There are a lot of other wrinkles with a SPAC, including the redemption possibility during the de-SPACing process (i.e., IPO investors can get their money back before the acquisition closes if they don’t like the deal), so they aren’t for everyone. And these complexities need to be understood before embarking on a SPAC path. We actually had a SPAC biotech deal fall apart back in 2008, the last time SPAC’s got frothy, when Dynogen Pharmaceuticals wasn’t able to get shareholder support for it’s merger with Apex BioVentures.

It is worth noting that times have changed a lot since the SPAC bubble of 2007-2008. Until recent years, SPACs were largely considered a “dirty” financing with oddball investors. Today, the quality SPACs are full of some of best biotech investors in the business, so any negative stigma that was around is certainly no longer in place. The strength and breadth of the investor base is critical to the success of any IPO route, including SPACs.

Importantly for management teams and biotech Boards, SPACs simply provide more options: it’s great to have another strategic path for accessing public market capital beyond the traditional IPO process. What was once commonly called a dual-track process (S1/IPO and M&A) might now become a “three-track process” that includes exploring SPAC options for many aspiring biotechs.

What kind of biotech should look for a SPAC acquisition? 

Let’s start with a good example: Cerevel Therapeutics. Founded by Bain Capital and Pfizer, Cerevel went public in July 2020 via a merger with Arya Sciences Acquisition Corp III, a SPAC sponsored by Perceptive Advisors, a blue-chip crossover/public biotech investor. The deal included $150M in the Arya IPO’s trust account, and $320M from a common stock PIPE, which closed at the same time, led by Perceptive and a who’s who list of public biotech investors. Despite raising a whopping $445M in net proceeds, the Cerevel shareholders effectively sold only a third of the company in the process. While larger than most biotech SPAC deals, it’s a good illustration of how catalytic a SPAC process can be.

The optimal biotech merger target profile, in my opinion, is the “pre-crossover” private company that has an emerging product pipeline with an expectation of meaningful clinical news flow over the next 1-3 years.
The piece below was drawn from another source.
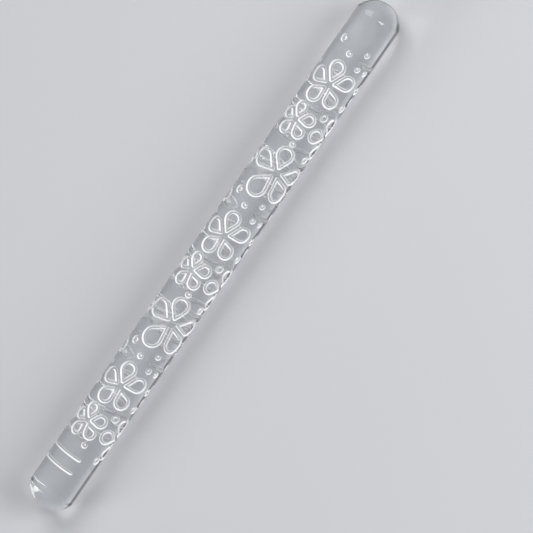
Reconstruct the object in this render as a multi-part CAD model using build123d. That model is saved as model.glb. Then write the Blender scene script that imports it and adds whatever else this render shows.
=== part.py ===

It obviously needs to be a story that will appeal to biotech public market investors. This likely means the company has raised $25-100M in preferred stock financings, but hasn’t yet built a roster of customary crossover investors yet. In lieu of the crossover/IPO two-step dilution of a traditional path, and the risk of market volatility, accessing the public markets via a defined SPAC timetable may be smarter.

Gemini Therapeutics fits this profile: it just initiated a Phase 2 study for it’s lead program, had raised $42M in prior financings, and was evaluating strategic options for going public.

As part of their IPO process, SPAC sponsors have to articulate the attributes of a preferred target, but by and large they all sound similar: strong science, seasoned teams, lead programs with solid Target Product Profiles and near-term inflection points, and “attractive” valuations. It’s no coincidence that these are the same attributes that describe biotechs that are successfully seeking crossover or IPO financing.

Some folks are referring to this period as the SPAC 3.0 wave, reflecting the evolution of the structure and it’s move towards mainstream. And in other sectors that might be true. But in biotech, we’re in the earliest innings of the first real wave. Most SPACs are still searching for merger partners. In reality, the number of SPAC acquisitions that have successfully closed in biotech remains incredibly small – and can be counted on one hand. Examples include the Immatics merger with Perceptive’s Arya II SPAC in June 2020 and two biotech SPACs closed in 2019, including Chardan/BiomX and RTW/Immunovant.

With 15-20 biotech-focused SPACs recently launched, and seemingly a new one every day, we’re going to see a lot more mergers happen over the next year.

If these deals work, and both generate adequate returns and raise sufficient capital, we’ll likely continue to see the SPAC path become one of many possible choices for aspiring biotechs.